● **Set problem**: Repeat exactly the lines from the start through the line with "shear_turn = 6; // [0:1:40]", both ends included.

● **Given information**:
>>>

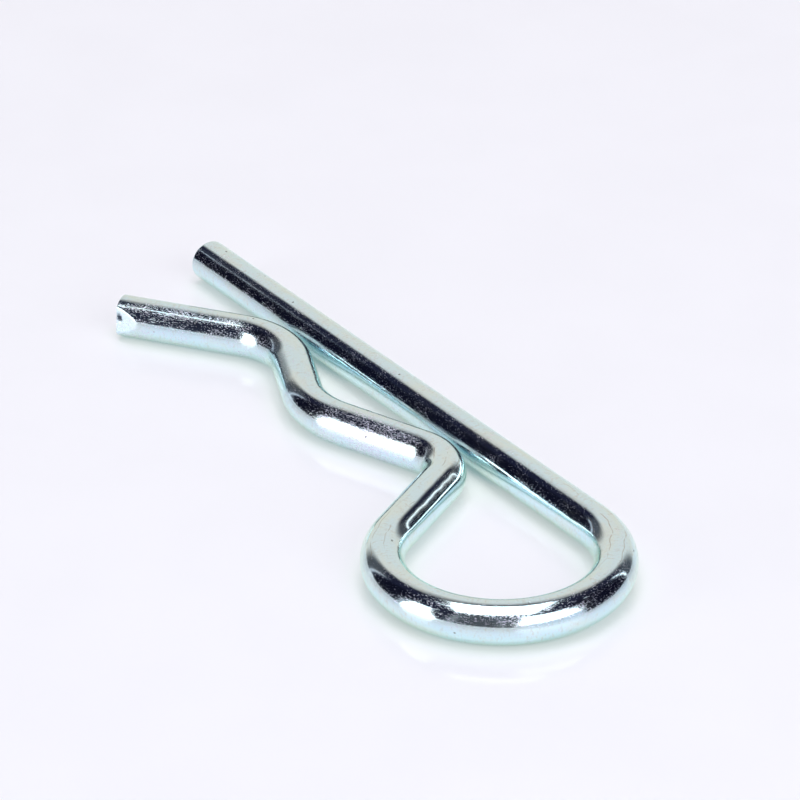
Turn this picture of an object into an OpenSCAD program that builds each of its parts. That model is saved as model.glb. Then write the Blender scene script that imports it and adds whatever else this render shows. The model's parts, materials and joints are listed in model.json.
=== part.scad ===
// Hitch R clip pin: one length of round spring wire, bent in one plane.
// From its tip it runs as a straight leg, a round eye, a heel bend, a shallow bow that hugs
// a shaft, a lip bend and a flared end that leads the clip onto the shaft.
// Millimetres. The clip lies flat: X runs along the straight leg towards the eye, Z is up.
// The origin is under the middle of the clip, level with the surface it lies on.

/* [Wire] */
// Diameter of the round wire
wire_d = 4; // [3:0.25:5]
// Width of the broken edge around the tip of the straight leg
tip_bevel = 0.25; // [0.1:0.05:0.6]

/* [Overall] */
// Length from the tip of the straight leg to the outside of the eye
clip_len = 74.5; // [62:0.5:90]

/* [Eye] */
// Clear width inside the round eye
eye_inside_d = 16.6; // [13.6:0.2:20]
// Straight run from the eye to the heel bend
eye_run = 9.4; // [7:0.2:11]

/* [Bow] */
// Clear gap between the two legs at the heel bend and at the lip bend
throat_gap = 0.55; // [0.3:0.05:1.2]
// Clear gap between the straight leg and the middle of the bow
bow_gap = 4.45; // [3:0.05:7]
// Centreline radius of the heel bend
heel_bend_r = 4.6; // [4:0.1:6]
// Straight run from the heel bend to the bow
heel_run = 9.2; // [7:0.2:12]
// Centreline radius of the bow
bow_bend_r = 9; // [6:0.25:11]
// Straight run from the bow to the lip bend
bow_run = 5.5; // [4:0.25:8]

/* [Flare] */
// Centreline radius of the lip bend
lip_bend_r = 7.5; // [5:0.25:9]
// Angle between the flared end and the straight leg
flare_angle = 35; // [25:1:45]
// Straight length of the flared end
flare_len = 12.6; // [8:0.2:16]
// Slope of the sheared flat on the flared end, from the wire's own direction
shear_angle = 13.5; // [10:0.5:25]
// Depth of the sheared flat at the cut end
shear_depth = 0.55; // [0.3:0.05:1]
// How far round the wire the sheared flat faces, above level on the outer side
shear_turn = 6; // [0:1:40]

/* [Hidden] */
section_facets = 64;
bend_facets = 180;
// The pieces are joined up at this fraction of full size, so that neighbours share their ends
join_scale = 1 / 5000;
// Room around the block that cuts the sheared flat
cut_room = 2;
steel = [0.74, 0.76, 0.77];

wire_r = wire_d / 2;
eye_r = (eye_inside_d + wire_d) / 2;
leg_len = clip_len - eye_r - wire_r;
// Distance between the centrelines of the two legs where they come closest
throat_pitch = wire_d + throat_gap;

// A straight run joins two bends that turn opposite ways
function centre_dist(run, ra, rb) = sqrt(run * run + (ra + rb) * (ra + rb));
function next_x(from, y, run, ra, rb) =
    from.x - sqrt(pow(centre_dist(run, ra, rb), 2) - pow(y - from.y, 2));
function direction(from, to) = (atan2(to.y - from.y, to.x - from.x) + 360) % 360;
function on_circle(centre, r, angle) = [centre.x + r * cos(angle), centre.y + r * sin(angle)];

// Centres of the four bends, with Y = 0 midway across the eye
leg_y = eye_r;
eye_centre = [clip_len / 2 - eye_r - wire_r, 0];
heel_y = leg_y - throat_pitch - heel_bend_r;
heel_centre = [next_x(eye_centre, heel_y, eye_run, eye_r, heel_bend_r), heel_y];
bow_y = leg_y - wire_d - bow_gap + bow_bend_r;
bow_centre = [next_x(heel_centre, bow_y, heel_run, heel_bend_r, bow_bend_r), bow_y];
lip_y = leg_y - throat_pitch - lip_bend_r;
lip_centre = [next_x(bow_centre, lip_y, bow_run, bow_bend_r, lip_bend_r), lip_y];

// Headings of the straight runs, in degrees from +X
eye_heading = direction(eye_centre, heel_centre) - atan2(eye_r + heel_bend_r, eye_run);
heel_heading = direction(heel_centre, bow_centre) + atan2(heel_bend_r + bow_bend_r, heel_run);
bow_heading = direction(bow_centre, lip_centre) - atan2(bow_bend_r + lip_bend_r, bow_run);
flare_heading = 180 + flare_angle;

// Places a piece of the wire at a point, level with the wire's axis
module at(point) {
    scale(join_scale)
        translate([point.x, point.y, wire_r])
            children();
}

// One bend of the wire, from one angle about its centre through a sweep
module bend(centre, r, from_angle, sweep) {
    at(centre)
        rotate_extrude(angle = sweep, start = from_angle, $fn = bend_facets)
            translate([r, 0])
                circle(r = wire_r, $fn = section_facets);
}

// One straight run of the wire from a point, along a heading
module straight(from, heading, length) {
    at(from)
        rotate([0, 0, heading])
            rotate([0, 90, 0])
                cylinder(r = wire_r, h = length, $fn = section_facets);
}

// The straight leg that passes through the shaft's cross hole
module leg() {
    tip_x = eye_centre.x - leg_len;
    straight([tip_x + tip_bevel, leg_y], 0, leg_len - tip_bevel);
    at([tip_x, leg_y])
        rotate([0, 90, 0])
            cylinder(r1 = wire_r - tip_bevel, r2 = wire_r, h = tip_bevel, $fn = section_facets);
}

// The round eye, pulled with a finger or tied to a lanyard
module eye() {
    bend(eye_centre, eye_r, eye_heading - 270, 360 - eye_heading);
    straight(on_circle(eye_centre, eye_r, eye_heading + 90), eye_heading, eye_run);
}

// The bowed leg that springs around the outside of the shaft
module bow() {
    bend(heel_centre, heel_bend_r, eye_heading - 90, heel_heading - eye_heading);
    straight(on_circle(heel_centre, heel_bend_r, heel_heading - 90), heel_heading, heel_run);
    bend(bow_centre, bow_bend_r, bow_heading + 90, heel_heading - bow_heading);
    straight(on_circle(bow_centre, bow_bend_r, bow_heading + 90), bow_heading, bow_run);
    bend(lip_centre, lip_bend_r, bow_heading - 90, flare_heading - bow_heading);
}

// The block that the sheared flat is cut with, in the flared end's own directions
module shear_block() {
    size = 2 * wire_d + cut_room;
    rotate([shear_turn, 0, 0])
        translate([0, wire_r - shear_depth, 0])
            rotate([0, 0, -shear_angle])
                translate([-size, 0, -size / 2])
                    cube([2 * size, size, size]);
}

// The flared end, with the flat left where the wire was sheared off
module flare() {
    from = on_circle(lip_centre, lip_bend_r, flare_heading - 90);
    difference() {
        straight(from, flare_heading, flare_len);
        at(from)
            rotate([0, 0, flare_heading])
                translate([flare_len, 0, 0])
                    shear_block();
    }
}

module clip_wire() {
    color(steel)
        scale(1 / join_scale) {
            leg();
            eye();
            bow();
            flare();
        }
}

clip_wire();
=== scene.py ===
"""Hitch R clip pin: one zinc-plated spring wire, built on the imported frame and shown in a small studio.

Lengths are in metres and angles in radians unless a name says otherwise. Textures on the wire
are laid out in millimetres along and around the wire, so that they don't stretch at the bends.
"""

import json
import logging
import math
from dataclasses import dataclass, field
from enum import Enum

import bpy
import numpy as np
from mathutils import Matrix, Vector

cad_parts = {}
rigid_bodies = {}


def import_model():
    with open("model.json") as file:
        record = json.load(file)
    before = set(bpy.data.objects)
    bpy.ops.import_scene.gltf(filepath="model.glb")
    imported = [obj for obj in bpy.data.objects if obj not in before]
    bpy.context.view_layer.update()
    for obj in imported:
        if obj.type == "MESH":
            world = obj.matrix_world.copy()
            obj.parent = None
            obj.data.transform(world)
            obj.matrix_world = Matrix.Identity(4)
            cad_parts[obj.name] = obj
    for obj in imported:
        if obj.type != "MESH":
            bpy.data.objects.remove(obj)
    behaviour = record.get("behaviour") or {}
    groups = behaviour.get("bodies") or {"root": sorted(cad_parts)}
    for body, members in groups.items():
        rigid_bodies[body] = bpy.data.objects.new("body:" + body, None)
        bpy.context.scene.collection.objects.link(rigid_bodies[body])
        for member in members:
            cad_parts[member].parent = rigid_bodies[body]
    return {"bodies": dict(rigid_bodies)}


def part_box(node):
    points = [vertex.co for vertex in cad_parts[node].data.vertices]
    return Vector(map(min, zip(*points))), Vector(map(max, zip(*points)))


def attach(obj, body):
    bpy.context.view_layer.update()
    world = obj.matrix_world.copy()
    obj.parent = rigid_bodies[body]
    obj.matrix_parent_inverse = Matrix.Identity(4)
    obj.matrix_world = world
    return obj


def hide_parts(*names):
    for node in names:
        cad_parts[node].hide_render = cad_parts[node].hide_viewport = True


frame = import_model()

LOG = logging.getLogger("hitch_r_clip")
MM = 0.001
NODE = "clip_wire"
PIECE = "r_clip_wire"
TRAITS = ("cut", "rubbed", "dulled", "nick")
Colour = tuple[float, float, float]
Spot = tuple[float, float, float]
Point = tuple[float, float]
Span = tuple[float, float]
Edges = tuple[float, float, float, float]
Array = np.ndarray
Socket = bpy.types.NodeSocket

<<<

● **Solution to the problem**:
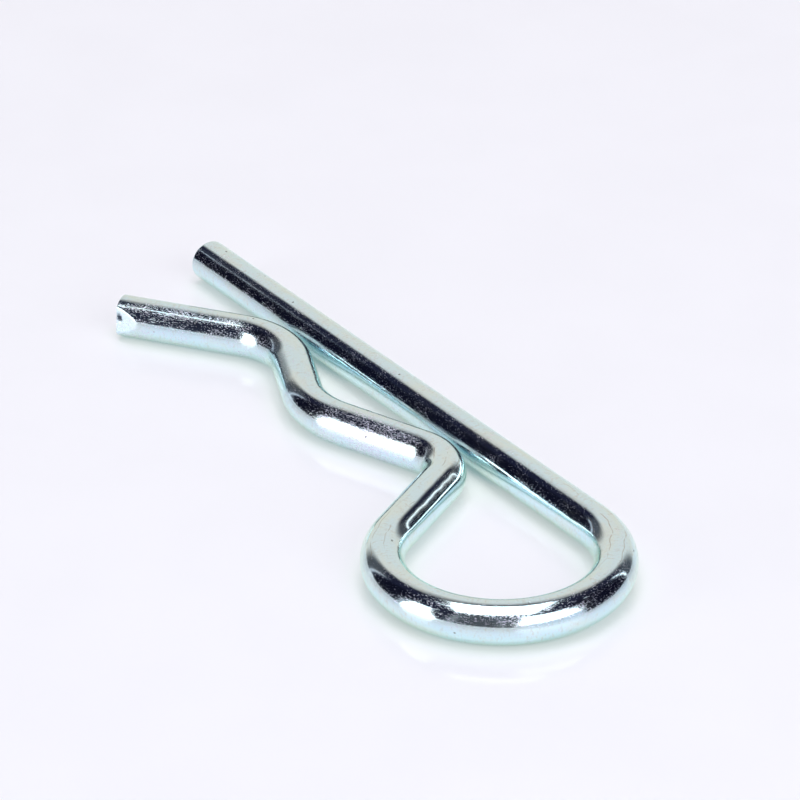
Turn this picture of an object into an OpenSCAD program that builds each of its parts. That model is saved as model.glb. Then write the Blender scene script that imports it and adds whatever else this render shows. The model's parts, materials and joints are listed in model.json.
=== part.scad ===
// Hitch R clip pin: one length of round spring wire, bent in one plane.
// From its tip it runs as a straight leg, a round eye, a heel bend, a shallow bow that hugs
// a shaft, a lip bend and a flared end that leads the clip onto the shaft.
// Millimetres. The clip lies flat: X runs along the straight leg towards the eye, Z is up.
// The origin is under the middle of the clip, level with the surface it lies on.

/* [Wire] */
// Diameter of the round wire
wire_d = 4; // [3:0.25:5]
// Width of the broken edge around the tip of the straight leg
tip_bevel = 0.25; // [0.1:0.05:0.6]

/* [Overall] */
// Length from the tip of the straight leg to the outside of the eye
clip_len = 74.5; // [62:0.5:90]

/* [Eye] */
// Clear width inside the round eye
eye_inside_d = 16.6; // [13.6:0.2:20]
// Straight run from the eye to the heel bend
eye_run = 9.4; // [7:0.2:11]

/* [Bow] */
// Clear gap between the two legs at the heel bend and at the lip bend
throat_gap = 0.55; // [0.3:0.05:1.2]
// Clear gap between the straight leg and the middle of the bow
bow_gap = 4.45; // [3:0.05:7]
// Centreline radius of the heel bend
heel_bend_r = 4.6; // [4:0.1:6]
// Straight run from the heel bend to the bow
heel_run = 9.2; // [7:0.2:12]
// Centreline radius of the bow
bow_bend_r = 9; // [6:0.25:11]
// Straight run from the bow to the lip bend
bow_run = 5.5; // [4:0.25:8]

/* [Flare] */
// Centreline radius of the lip bend
lip_bend_r = 7.5; // [5:0.25:9]
// Angle between the flared end and the straight leg
flare_angle = 35; // [25:1:45]
// Straight length of the flared end
flare_len = 12.6; // [8:0.2:16]
// Slope of the sheared flat on the flared end, from the wire's own direction
shear_angle = 13.5; // [10:0.5:25]
// Depth of the sheared flat at the cut end
shear_depth = 0.55; // [0.3:0.05:1]
// How far round the wire the sheared flat faces, above level on the outer side
shear_turn = 6; // [0:1:40]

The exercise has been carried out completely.